The primary criticism of clean rooms is that they’re opaque and operated by the media companies selling the ads, Wong said, which creates an inherent conflict of interest.
“They don’t allow you to do independent attribution [or] measurement to validate, verify or customize,” he said. “Enabling data export with privacy protections afforded by differential privacy allows researchers and analysts to run their own models in their own environments.”
And, in theory at least, there’s no reason an ad tech company couldn’t apply a differential privacy model to its own data analysis. A DSP, for example, could use it to help clients derive aggregate insights about consumer engagement with their ads without revealing info about any one individual, said Alice Lincoln, SVP of data policy and governance at MediaMath.
To the best of Lincoln’s knowledge, though, there aren’t any ad tech companies leveraging differential privacy yet, and awareness of DP and related concepts is fairly low in the industry.

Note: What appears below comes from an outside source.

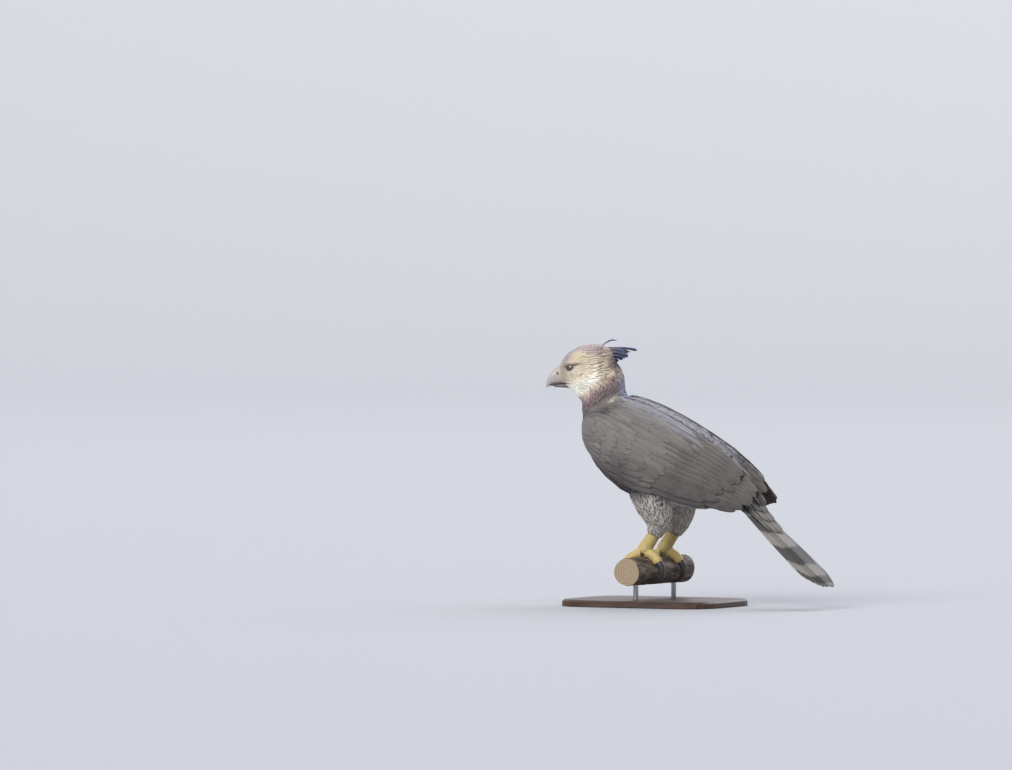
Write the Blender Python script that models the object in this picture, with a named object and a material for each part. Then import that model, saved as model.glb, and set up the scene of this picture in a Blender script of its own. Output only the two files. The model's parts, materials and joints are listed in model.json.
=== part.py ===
"""Harpy eagle, a still, life-size model that grips a cut branch over a low display stand.

Run it with blender --background --python part.py, or from Blender's text editor.
Metres, +Z up. The bird's body points along -X and its left side is at -Y. The origin is the
centre of the stand base's underside. Tables of stations are in millimetres.
"""

import math

import bpy
import numpy as np

MM = 0.001
GAP = 0.0003

# Driving sizes
HEAD_TURN = math.radians(28)
NECK_AXIS = np.array([-0.140, 0.0, 0.0])
PERCH_RADIUS = 0.033
PERCH_TOP = 0.117
PERCH_LENGTH = 0.290
BASE_LENGTH = 0.400
BASE_WIDTH = 0.300
BASE_HEIGHT = 0.016
BASE_ROUNDNESS = 0.42
BASE_LEVELS = ((0.0, 0.002), (0.002, 0.0), (0.012, 0.0), (BASE_HEIGHT, 0.005))
ROD_RADIUS = 0.006
ROD_OFFSET = 0.098
FOOT_OFFSET = 0.050
EYE_RADIUS = 0.011
ROOT_SINK = 4.0

# How far the sections of the body's forms are from round, 1, towards square
HEAD_SQUARENESS = 0.92
BILL_SQUARENESS = 0.9
TORSO_SQUARENESS = 0.94

# Colours, roughness and metallic of the plain solids
FINISHES = {
    "pale_feather": ((0.62, 0.58, 0.52), 0.9, 0.0),
    "dark_feather": ((0.16, 0.155, 0.16), 0.9, 0.0),
    "grey_feather": ((0.22, 0.21, 0.205), 0.9, 0.0),
    "white_feather": ((0.66, 0.64, 0.60), 0.9, 0.0),
    "horn": ((0.05, 0.05, 0.055), 0.35, 0.0),
    "eye": ((0.10, 0.07, 0.05), 0.1, 0.0),
    "leg_skin": ((0.62, 0.50, 0.16), 0.6, 0.0),
    "bark": ((0.24, 0.19, 0.15), 0.95, 0.0),
    "base_wood": ((0.09, 0.06, 0.045), 0.5, 0.0),
    "steel": ((0.35, 0.35, 0.36), 0.35, 1.0),
}

# Ribs run back (upper) x, z, front (lower) x, z and half width, from one end to the other.
TORSO_RIBS = (
    (-176, 462, -178, 396, 34),
    (-150, 487, -156, 352, 68),
    (-104, 496, -130, 312, 90),
    (-42, 485, -88, 276, 102),
    (28, 456, -34, 250, 104),
    (96, 418, 30, 234, 97),
    (152, 380, 98, 228, 81),
    (197, 343, 156, 230, 58),
    (230, 308, 202, 238, 34),
)
TORSO_ENDS = ((-184, 428), (240, 268))
NECK_RIBS = (
    (-64, 468, -182, 418, 60),
    (-78, 498, -187, 448, 60),
    (-88, 524, -189, 478, 57),
    (-95, 546, -184, 505, 52),
    (-99, 570, -174, 535, 44),
)
NECK_ENDS = ((-124, 440), (-136, 556))

# Head ribs are in the head's own frame: forward of the neck's axis, then height.
HEAD_RIBS = (
    (-35, 572, -36, 532, 20),
    (-30, 591, -33, 508, 36),
    (-18, 606, -22, 494, 46),
    (4, 614, 0, 486, 51),
    (30, 615, 26, 484, 52),
    (54, 610, 50, 492, 48),
    (74, 599, 68, 506, 41),
    (88, 585, 80, 514.5, 31),
    (98, 569, 88, 518, 20),
    (105, 561, 95, 521, 14),
)
HEAD_ENDS = ((-38, 552), (104, 543))
BEAK_UPPER_RIBS = (
    (101, 562, 78, 523.5, 16.0),
    (109, 557.5, 97, 522, 12.0),
    (119, 549, 110, 521, 9.5),
    (127, 537, 118.5, 519.5, 7.0),
    (130.5, 525, 124, 516.5, 4.2),
)
BEAK_UPPER_ENDS = ((86, 545), (128, 512))
BEAK_LOWER_RIBS = (
    (80, 522.5, 76, 510.5, 12.5),
    (98, 521, 95, 512, 9.5),
    (113, 519.5, 110, 513, 6.5),
)
BEAK_LOWER_ENDS = ((71, 516.5), (118, 516.5))

# Places on the head's skin: a share of the way from hindmost to foremost rib, then height
EYE_PLACE = (0.715, 559.5)
EYE_PROUD = 2.2
LID_HALF_LENGTH = 9.8
LID_HALF_HEIGHT = 7.8
LID_RADIUS = 2.1
BROW = ((0.90, 563, 2.5), (0.81, 569.5, 4.6), (0.71, 572.5, 5.6), (0.62, 572, 4.6), (0.54, 569, 2.4))
GAPE = ((0.93, 523), (0.87, 523.2), (0.80, 523), (0.73, 522.3))
NOSTRIL_PLACE = (104.5, 11.5, 545)
NOSTRIL_RADII = (0.0034, 0.0035, 0.0018)
CUT_CERE = ((112.5, 560), (106, 519))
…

But “interest is growing quickly given the emphasis Chrome has put on [differential privacy] in the Privacy Sandbox,” she said, and MediaMath itself is interested in exploring differential privacy approaches.
Still, Hugo Loriot, US managing director of You & Mr Jones-owned data agency fifty-five, is a lot less sanguine about the prospect of ad tech companies applying differential privacy to their own algorithms anytime soon.
“The very purpose of ID resolution in the ad tech world is to share anonymized personal data with third parties, for example, CRM onboarding for Facebook or Google ads, which requires sharing the exact same methodology between both parties for anonymizing data,” Loriot said.
That’s why ad tech companies all rely on the same hashing algorithms, he said, putting aside the data leakage risks associated with hashing.
“If you apply differential privacy, you precisely do not want another party to be able to decrypt it, and you would have to create 1:1 protocols with every single partner to let them decrypt the data and the noise you add,” Loriot said. “I’m not sure this is really doable at scale.”
No guarantee
By the same token, differential privacy isn’t a guarantee of privacy, and doesn’t create privacy where none previously existed, Roth said. It also can’t necessarily stop privacy violations against groups of people.
For example, the fitness app Strava inadvertently revealed the locations of secret military bases when it released a seemingly benign heat map of popular running routes in 2018. No single person’s privacy was compromised, but it was still pretty damned awkward. Differential privacy wouldn’t help in a situation like that.
The level of privacy protection in an algorithm that uses differential privacy is also dependent on how strict the deployment is.
“You can dial up to perfect privacy, but then you can do almost nothing useful with the data, or you can go in the other direction and have no real protections,” Roth said. “It’s a tradeoff, because privacy protections always come with a cost.”
Still, it’s heartening to see differential privacy finally starting to be applied by the large tech firms to real-world scenarios, he said.
“For the first 10 years, differential privacy was an academic curiosity, and people like me would write papers about it that maybe five other people like me would read,” Roth said. “It’s not a silver bullet, but it’s a very good thing to see companies really starting to think about it.”